Exercise prompt: Verbatim output of all the material below is required.

Recorded information:
>>

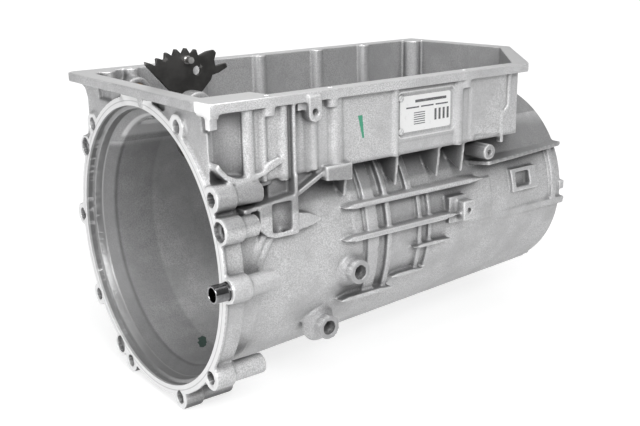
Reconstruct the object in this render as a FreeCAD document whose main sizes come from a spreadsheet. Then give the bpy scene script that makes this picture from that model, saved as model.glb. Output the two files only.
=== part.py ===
import FreeCAD, Part
import Sketcher
import math
import os

# Cast housing of a longitudinal gearbox, lying with its sump opening up.
# Frame: origin at the centre of the front bore in the front flange face,
# X along the gearbox axis to the rear, Y to the far side, Z up to the sump flange.

V = FreeCAD.Vector
document = FreeCAD.newDocument("gearbox_housing")
sheet = document.addObject("Spreadsheet::Sheet", "Sizes")


class Size:
    """A size with its number and the text of the same size for a binding."""

    def __init__(self, number, text):
        self.number = number
        self.text = text

    def __add__(self, other):
        other = as_size(other)
        return Size(self.number + other.number, f"({self.text} + {other.text})")

    def __sub__(self, other):
        other = as_size(other)
        return Size(self.number - other.number, f"({self.text} - {other.text})")

    def __mul__(self, other):
        other = as_size(other)
        return Size(self.number * other.number, f"({self.text} * {other.text})")

    def __truediv__(self, other):
        other = as_size(other)
        return Size(self.number / other.number, f"({self.text} / {other.text})")

    def __neg__(self):
        return Size(-self.number, f"(0 - {self.text})")

    def __radd__(self, other):
        return as_size(other) + self

    def __rsub__(self, other):
        return as_size(other) - self

    def __rmul__(self, other):
        return as_size(other) * self


def as_size(value):
    return value if isinstance(value, Size) else Size(float(value), f"({float(value)})")


def num(value):
    return as_size(value).number


def cosine(angle):
    angle = as_size(angle)
    return Size(math.cos(math.radians(angle.number)), f"cos({angle.text} * 1 deg)")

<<

Written response:
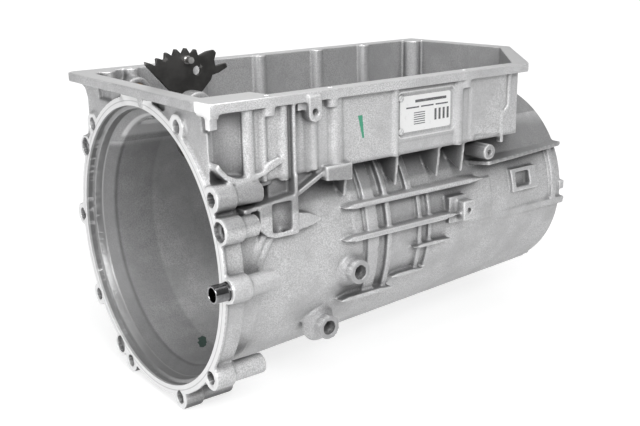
Reconstruct the object in this render as a FreeCAD document whose main sizes come from a spreadsheet. Then give the bpy scene script that makes this picture from that model, saved as model.glb. Output the two files only.
=== part.py ===
import FreeCAD, Part
import Sketcher
import math
import os

# Cast housing of a longitudinal gearbox, lying with its sump opening up.
# Frame: origin at the centre of the front bore in the front flange face,
# X along the gearbox axis to the rear, Y to the far side, Z up to the sump flange.

V = FreeCAD.Vector
document = FreeCAD.newDocument("gearbox_housing")
sheet = document.addObject("Spreadsheet::Sheet", "Sizes")


class Size:
    """A size with its number and the text of the same size for a binding."""

    def __init__(self, number, text):
        self.number = number
        self.text = text

    def __add__(self, other):
        other = as_size(other)
        return Size(self.number + other.number, f"({self.text} + {other.text})")

    def __sub__(self, other):
        other = as_size(other)
        return Size(self.number - other.number, f"({self.text} - {other.text})")

    def __mul__(self, other):
        other = as_size(other)
        return Size(self.number * other.number, f"({self.text} * {other.text})")

    def __truediv__(self, other):
        other = as_size(other)
        return Size(self.number / other.number, f"({self.text} / {other.text})")

    def __neg__(self):
        return Size(-self.number, f"(0 - {self.text})")

    def __radd__(self, other):
        return as_size(other) + self

    def __rsub__(self, other):
        return as_size(other) - self

    def __rmul__(self, other):
        return as_size(other) * self


def as_size(value):
    return value if isinstance(value, Size) else Size(float(value), f"({float(value)})")


def num(value):
    return as_size(value).number


def cosine(angle):
    angle = as_size(angle)
    return Size(math.cos(math.radians(angle.number)), f"cos({angle.text} * 1 deg)")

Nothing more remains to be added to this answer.